Being home comes with mixed feelings. It feels so good to see family and friends, but I really miss Guinea. I used to think the scenery here was pretty with the mountains and everything. Boy, was I wrong! It's so ugly! But I will stay here until God tells me to go again...which could be sooner than I think! Septermber maybe??? We'll see!

I'm going to try to get pictures up and stuff. I have about 900 pictures so I have lots of sorting to do. I'll let you all know where I put them.

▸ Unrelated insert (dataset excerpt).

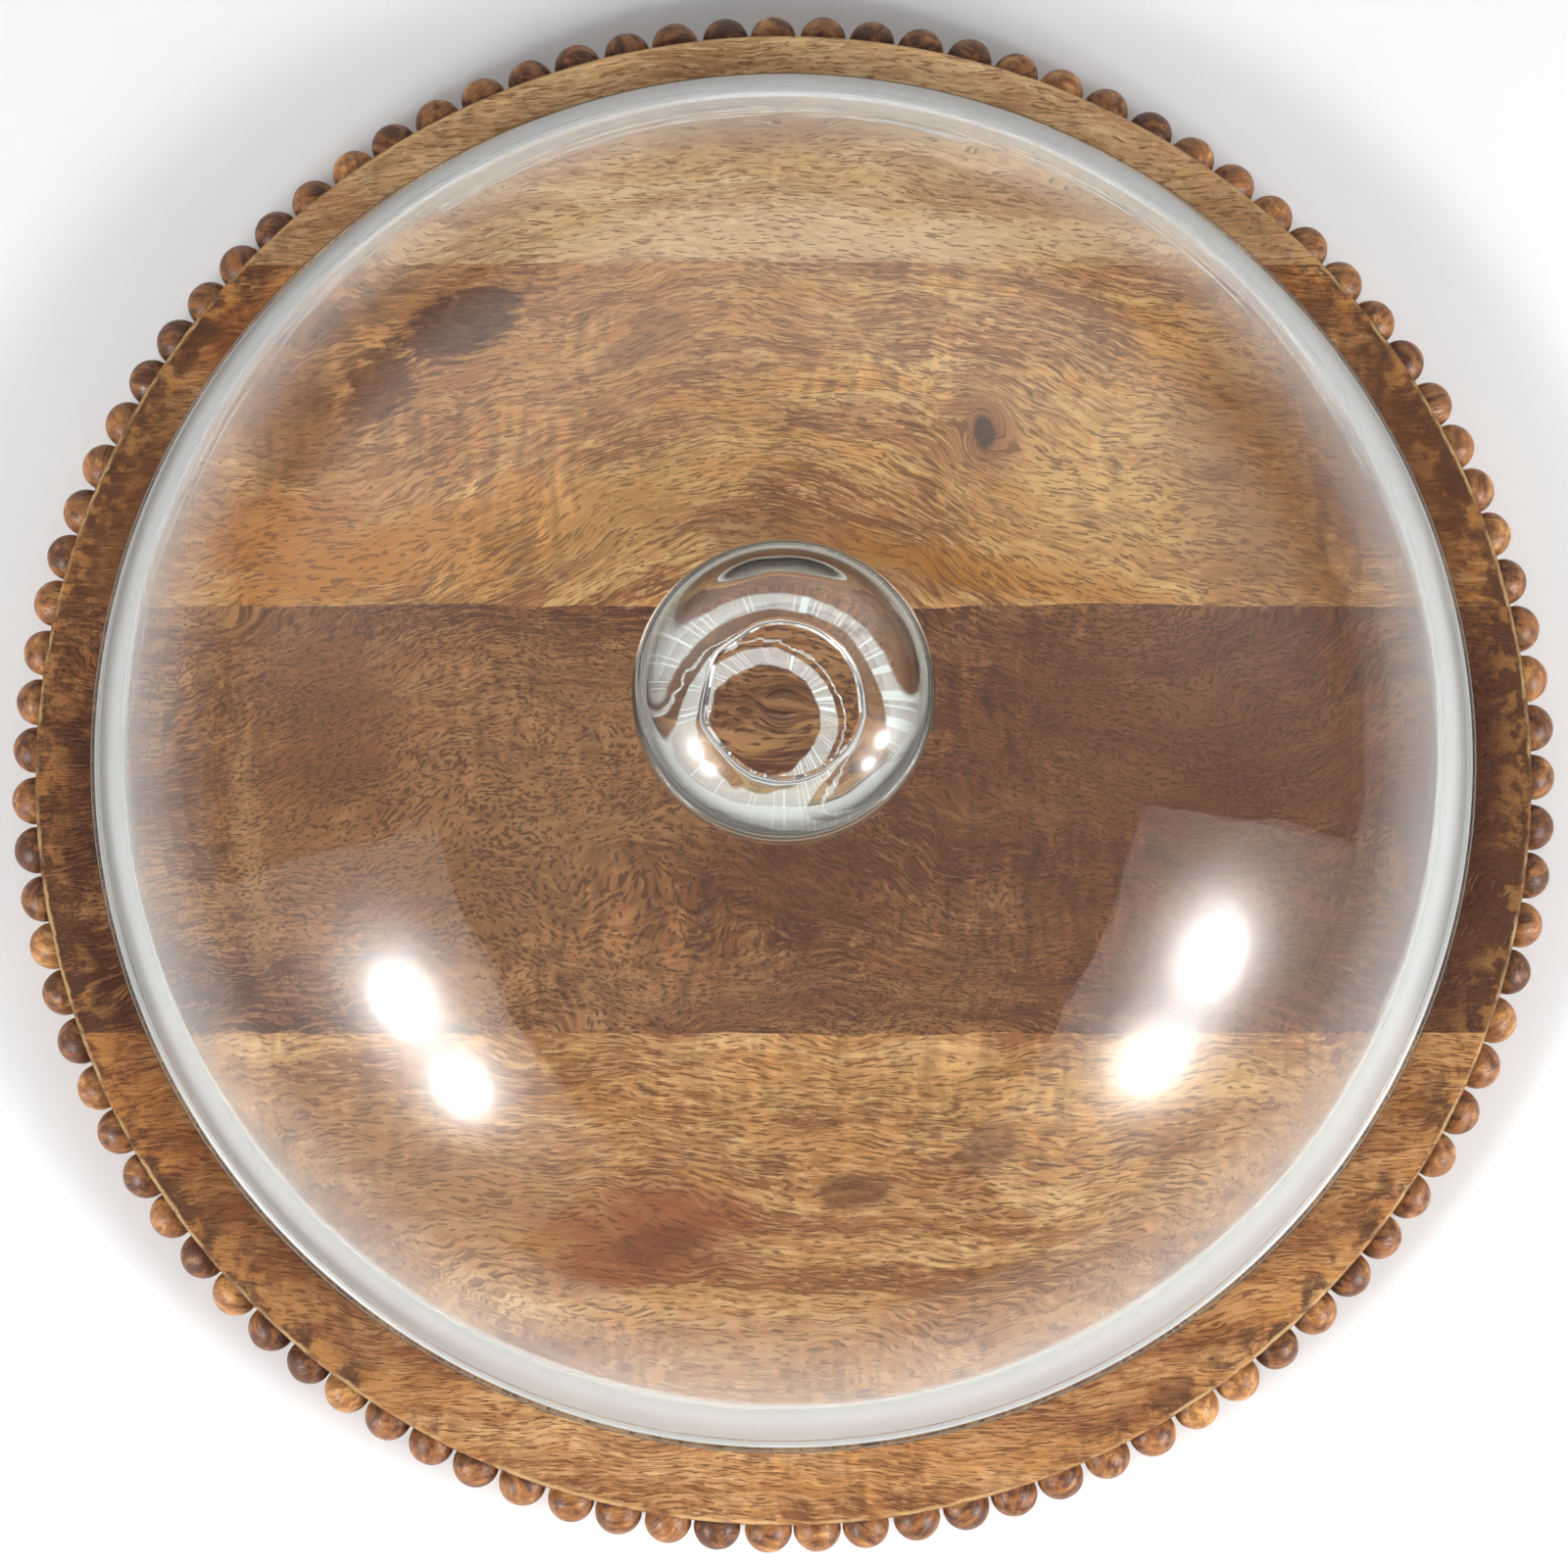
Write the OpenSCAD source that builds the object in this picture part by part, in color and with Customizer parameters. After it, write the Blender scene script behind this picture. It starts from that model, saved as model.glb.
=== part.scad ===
// Round wooden serving board with a beaded edge, under a glass dome that lifts off.
// Lengths are in millimetres and +Z is up. The origin is at the middle of the board's underside,
// with +X along the planks and -Y at the front.

/* [Board] */
// Diameter of the board's top face
board_d = 294; // [240:1:360]
// Thickness of the board
board_t = 16; // [14:0.5:24]
// Size of the 45 degree break on the top and bottom edges
edge_break = 0.6; // [0.2:0.1:1.2]
// Distance in front of the back edge where plank 1 meets plank 2
plank_1_w = 46; // [30:1:60]
// Width of plank 2
plank_2_w = 68; // [40:1:80]
// Width of plank 3
plank_3_w = 84; // [40:1:90]

/* [Edge balls] */
// Usual diameter of a ball
ball_d = 9.35; // [8:0.05:10]
// Difference between the smallest and the largest ball
ball_d_spread = 0.3; // [0:0.05:0.5]
// Usual gap between two balls
ball_gap = 0.415; // [0.2:0.005:0.8]
// Distance of the balls' middles outside the board's edge
ball_overhang = 0.75; // [0:0.05:1.5]
// How unevenly the balls are glued in, outwards or inwards
ball_seat_spread = 0.24; // [0:0.02:0.4]
// Space between the largest ball and the cove, which holds the glue
glue_t = 0.1; // [0.05:0.05:0.3]
// Balls in one group
balls_per_group = 5; // [5:1:10]
// Seed of the uneven spacing
ball_seed = 17; // [1:1:99]

/* [Glass dome] */
// Diameter over the foot rim
foot_d = 272; // [220:1:276]
// Height of the dome from its foot to its crown
dome_h = 101; // [80:1:140]
// Squareness of the bell's outline, where 2 is an ellipse
bell_power = 2.35; // [2:0.05:2.6]
// Thickness of the wall at the foot
wall_t = 4; // [2.5:0.1:5]
// Thickness of the crown
crown_t = 5; // [3:0.1:7]
// Radius of the rolled foot rim
rim_r = 2.6; // [2.2:0.1:3.5]
// How far the foot rim stands out from the wall
rim_proud = 2.4; // [1:0.1:3]
// How far the underside of the rim is ground flat
rim_ground = 0.4; // [0.2:0.1:0.8]
// Distance of the dome behind the middle of the board, as it was put down
dome_back = 3; // [-3:0.5:3]
// Height of the resting film of air under the foot
rest_gap = 0.1; // [0.05:0.05:0.3]

/* [Knob] */
// Diameter of the knob
knob_d = 55; // [40:1:65]
// Height of the knob's flattened ball
knob_h = 35; // [28:1:45]
// Squareness of the ball's lower half, where 2 is an ellipse
knob_under_power = 4; // [2:0.5:5]
// Diameter of the neck under the knob
neck_d = 18; // [14:1:34]
// Height of the neck under the ball's lowest point
neck_h = 4; // [3:0.5:8]
// How far the neck flares out into the pad that is fused to the crown
neck_flare = 6; // [1:0.5:8]

/* [Hidden] */
board_r = board_d / 2;
ball_ring_r = board_r + ball_overhang;
ball_z = board_t / 2;
cove_r = (ball_d + ball_d_spread + ball_seat_spread) / 2 + glue_t;
glue_lines = [board_r - plank_1_w,
              board_r - plank_1_w - plank_2_w,
              board_r - plank_1_w - plank_2_w - plank_3_w];
plank_clear = 5;

// Uneven sizes, seats and gaps of the balls, from seeded random numbers
ball_ring_length = 360 * ball_ring_r * PI / 180;
ball_count = floor(ball_ring_length / (ball_d + ball_gap));
group_count = ceil(ball_count / balls_per_group);
ball_ds = [for (u = rands(-0.5, 0.5, ball_count, ball_seed)) ball_d + u * ball_d_spread];
ball_seats = [for (u = rands(-0.5, 0.5, ball_count, ball_seed + 1)) u * ball_seat_spread];
gap_shares = rands(0.12, 1, ball_count, ball_seed + 2);
spare_length = ball_ring_length - sum(ball_ds);
ball_gaps = [for (s = gap_shares) s * spare_length / sum(gap_shares)];
ball_steps = [for (i = [0:ball_count - 1])
    (ball_ds[i] + ball_ds[(i + 1) % ball_count]) / 2 + ball_gaps[i]];
ball_angles = [for (i = 0, along = 0; i < ball_count; along = along + ball_steps[i], i = i + 1)
    360 * along / ball_ring_length];

wall_r = foot_d / 2 - rim_proud;
dome_z = board_t + rest_gap;
// The crown is flattened here, which makes the seat that the knob is fused to
seat_cut = 0.6;
seat_z = dome_z + dome_h - seat_cut;
knob_z = dome_z + dome_h + neck_h + knob_h / 2;
outline_step = 3;
knob_step = 2.5;

wood_colors = ["#c39a67", "#a97847", "#7a4f33", "#b98a55"];
ball_color = "#7d4e2a";
glass_color = [0.86, 0.93, 0.92, 0.35];

function sum(list, i = 0) = i < len(list) ? list[i] + sum(list, i + 1) : 0;

function group_name(g) = str("edge_beads_", g < 10 ? "0" : "", g);

// A point of the bell's outline, from the foot (turn 0) to the crown (turn 90)
function bell_point(r, h, turn) =
    [r * pow(cos(turn), 2 / bell_power), h * pow(sin(turn), 2 / bell_power)];

// A point of the knob's outline, from the bottom (turn -90) to the top (turn 90)
function knob_point(turn) =
    let (share = turn < 0 ? 2 / knob_under_power : 1)
    [knob_d / 2 * pow(cos(turn), share), sign(turn) * knob_h / 2 * pow(abs(sin(turn)), share)];

// Half of the bell's section, filled in to the axis
module bell_section(r, h) {
    polygon(concat([[0, 0]], [for (turn = [0:outline_step:90]) bell_point(r, h, turn)]));
}

// The whole board before it is parted into planks, with the cove that the balls sit in
module board_blank() {
    rotate_extrude($fn = 180)
    difference() {
        polygon([
            [0, 0],
            [board_r - edge_break, 0],
            [board_r, edge_break],
            [board_r, board_t - edge_break],
            [board_r - edge_break, board_t],
            [0, board_t]]);
        translate([ball_ring_r, ball_z]) circle(r = cove_r, $fn = 96);
    }
}

// The stretch of the board between two glue lines
module plank(front_y, back_y) {
    intersection() {
        board_blank();
        translate([-board_r - plank_clear, front_y, -plank_clear])
            cube([board_d + 2 * plank_clear, back_y - front_y, board_t + 2 * plank_clear]);
    }
}

module plank_1() {
    color(wood_colors[0]) plank(glue_lines[0], board_r + plank_clear);
}

module plank_2() {
    color(wood_colors[1]) plank(glue_lines[1], glue_lines[0]);
}

module plank_3() {
    color(wood_colors[2]) plank(glue_lines[2], glue_lines[1]);
}

module plank_4() {
    color(wood_colors[3]) plank(-board_r - plank_clear, glue_lines[2]);
}

// One group of separate balls, side by side in the cove
module edge_beads(g) {
    color(ball_color)
    for (i = [(g - 1) * balls_per_group : min(g * balls_per_group, ball_count) - 1])
        rotate([0, 0, ball_angles[i]])
        translate([ball_ring_r + ball_seats[i], 0, ball_z])
            sphere(d = ball_ds[i], $fn = 48);
}

// Blown bell with a rolled foot rim, ground flat underneath
module glass_dome() {
    color(glass_color)
    translate([0, dome_back, dome_z])
    rotate_extrude($fn = 180)
    intersection() {
        square([foot_d / 2, dome_h - seat_cut]);
        union() {
            difference() {
                bell_section(wall_r, dome_h);
                bell_section(wall_r - wall_t, dome_h - crown_t);
            }
            translate([foot_d / 2 - rim_r, rim_r - rim_ground]) circle(r = rim_r, $fn = 48);
        }
    }
}

// Flattened solid ball with a flatter underside, on a narrow neck that flares into a pad on the crown
module glass_knob() {
    color(glass_color)
    translate([0, dome_back, 0])
    rotate_extrude($fn = 120)
    union() {
        translate([0, knob_z])
            polygon([for (turn = [-90:knob_step:90]) knob_point(turn)]);
        neck_top = knob_z - seat_z;
        translate([0, seat_z])
            polygon(concat(
                [[0, 0]],
                [for (s = [0:0.125:1]) [neck_d / 2 + neck_flare * pow(1 - s, 2), s * knob_h / 4]],
                [[neck_d / 2, neck_top], [0, neck_top]]));
    }
}

plank_1();
plank_2();
plank_3();
plank_4();
glass_dome();
glass_knob();
for (g = [1:group_count])
    edge_beads(g);
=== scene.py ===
import math
import random

import bmesh
import bpy
from mathutils import Matrix, Vector, noise


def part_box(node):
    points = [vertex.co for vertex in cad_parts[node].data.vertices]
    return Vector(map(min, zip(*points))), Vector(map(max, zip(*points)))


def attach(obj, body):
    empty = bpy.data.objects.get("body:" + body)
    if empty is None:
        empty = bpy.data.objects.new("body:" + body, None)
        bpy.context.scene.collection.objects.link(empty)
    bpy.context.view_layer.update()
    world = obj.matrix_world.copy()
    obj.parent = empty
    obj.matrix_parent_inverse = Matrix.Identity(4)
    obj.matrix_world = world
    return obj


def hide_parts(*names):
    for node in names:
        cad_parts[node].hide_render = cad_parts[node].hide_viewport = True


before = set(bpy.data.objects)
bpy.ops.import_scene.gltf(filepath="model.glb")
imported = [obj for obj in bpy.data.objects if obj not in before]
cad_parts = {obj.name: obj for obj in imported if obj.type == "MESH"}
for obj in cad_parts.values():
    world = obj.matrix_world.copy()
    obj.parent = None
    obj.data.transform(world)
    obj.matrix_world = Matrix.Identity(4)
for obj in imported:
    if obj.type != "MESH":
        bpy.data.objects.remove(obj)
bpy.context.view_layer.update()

MM = 0.001

# The frame gives the places and the overall sizes.
PLANKS = ["plank_1", "plank_2", "plank_3", "plank_4"]
BEAD_NODES = sorted(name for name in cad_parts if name.startswith("edge_beads"))
plank_box = {name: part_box(name) for name in PLANKS}
dome_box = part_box("glass_dome")
knob_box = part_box("glass_knob")
BOARD_T = plank_box["plank_3"][1].z
BOARD_R = plank_box["plank_3"][1].x
GLASS_AXIS = (dome_box[0] + dome_box[1]) / 2
FOOT_Z = dome_box[0].z
SEAT_Z = knob_box[0].z
FOOT_R = (dome_box[1].x - dome_box[0].x) / 2
KNOB_TOP = knob_box[1].z
KNOB_R = (knob_box[1].x - knob_box[0].x) / 2

# The same sizes in millimetres, which the wood's and the glass's patterns use.
RIM_MM = BOARD_R / MM
TOP_MM = BOARD_T / MM
FOOT_MM = FOOT_R / MM

# Sizes of the board's edge. The cove takes the balls, with room for glue.
ARRIS = 0.6 * MM
RING_R = BOARD_R + 0.75 * MM
COVE_R = 4.9 * MM

# Sizes of the glass, as in the CAD part.
BELL_POWER = 2.35
SEAT_CUT = 0.6 * MM
BELL_H = SEAT_Z - FOOT_Z + SEAT_CUT
RIM_PROUD = 2.4 * MM
WALL_R = FOOT_R - RIM_PROUD
WALL_T = 4.0 * MM
CROWN_T = 5.0 * MM
RIM_R = 2.6 * MM
RIM_GROUND = 0.4 * MM
NECK_R = 9.0 * MM
NECK_FLARE = 6.0 * MM
KNOB_H = 35.0 * MM
KNOB_UNDER_POWER = 4.0

# Fineness of the meshes: steps of each surface of revolution, round and along its outline.
BOARD_TURNS = 720
DOME_TURNS = 288
DOME_STEPS = 190
KNOB_TURNS = 192
KNOB_STEPS = 144

# Look of the glass. The foot has a painted whitish glow, which stands in for light that the glass
# gathers where it is seen edge on; the glow reaches up to the top height below and fades out over
# the last fade length below. The neck was closed by hand with an odd number of flats, and its rings
# sit beside the axis (in mm).
CLEAR = (0.985, 0.995, 0.99, 1)
LAMP_TINT = (0.95, 0.965, 0.955, 1)
GLASS_IOR = 1.5
PAINTED_GLOW_TOP = 58.0 * MM
PAINTED_GLOW_FADE = 18.0 * MM
NECK_FLATS = 7
FLATS_TURN = 0.6
CRIMP_SHIFT = (-2.4, -2.0)
PAD_SHIFT = (-0.8, -1.0)
CRIMP_H = 8.0 * MM

# Studio. The floor is white round the board and grey beyond the frame of the picture, the grey being
# painted shade for a studio that is dim further out. Each bright lobe of a soft box has a wide halo, a
# glow and a small core, given as (strength, steepness).
FLOOR_HALF = 40.0
WHITE_TO = 0.21
GREY_FROM = 0.50
WHITE_PAPER = (0.93, 0.93, 0.93, 1)
# Painted shade of the floor further out from the board.
PAINTED_FAR_SHADE = (0.36, 0.36, 0.36, 1)
ROOM_LEVEL = 0.135
WALL_LEVEL = 0.84
BOX_WIDTH = 1.46
BOX_HEIGHT = 1.3
CLOTH_STRENGTH = 0.2
HALO = (3.6, 8.0)
GLOW = (10.0, 90.0)
CORE = (72.0, 500.0)

CAMERA_TILT = math.radians(5.5)
CAMERA_DISTANCE = 1.5
CAMERA_AIM = Vector((0.0001, -0.0021, BOARD_T))
FRAME_WIDTH = 0.3079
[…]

Even though I'm home, I would still really like it if you prayed for me...I really need to decide if I'm going back to school this semester. There's a possibility with Invisible Children that I could pursue instead of going to school this year. Please pray that God would show me which way to go.

1 comment:

Sara Myers said...

Welcome Home, Sarah!!!! We've been out of town and just go home ourselves (only went as far as Montana - not Africa - LOL) I can't wait to see you and give you hugs and hear your laugh! Thank you for your blog - it has been great to follow along with you. Wow! six weeks went by soooo fast. I know how you must feel as if you're in a time warp - please take time to rest and pray and get your whole self back home, as I'm sure your heart is still in Africa, before you make any decisions. Pray and come in to talk with Bret and Chris for some good honest council about your next step. I know the pull to return immediately is so strong, and I know your heart is overflowing with the need to be there and to help NOW. But think how much more you can do if you prepare yourself and give yourself time to grow and learn more. Now that you've been there you have a better idea of what you need in order to be useful...maybe you don't go back to college to pursue a specific degree (yet) but you return to take the courses of study that directly impact the skills you need for your mission work. God has kept you so busy the last couple of months, now it's time to rest a little and be quiet so that you can hear what He has to say to you.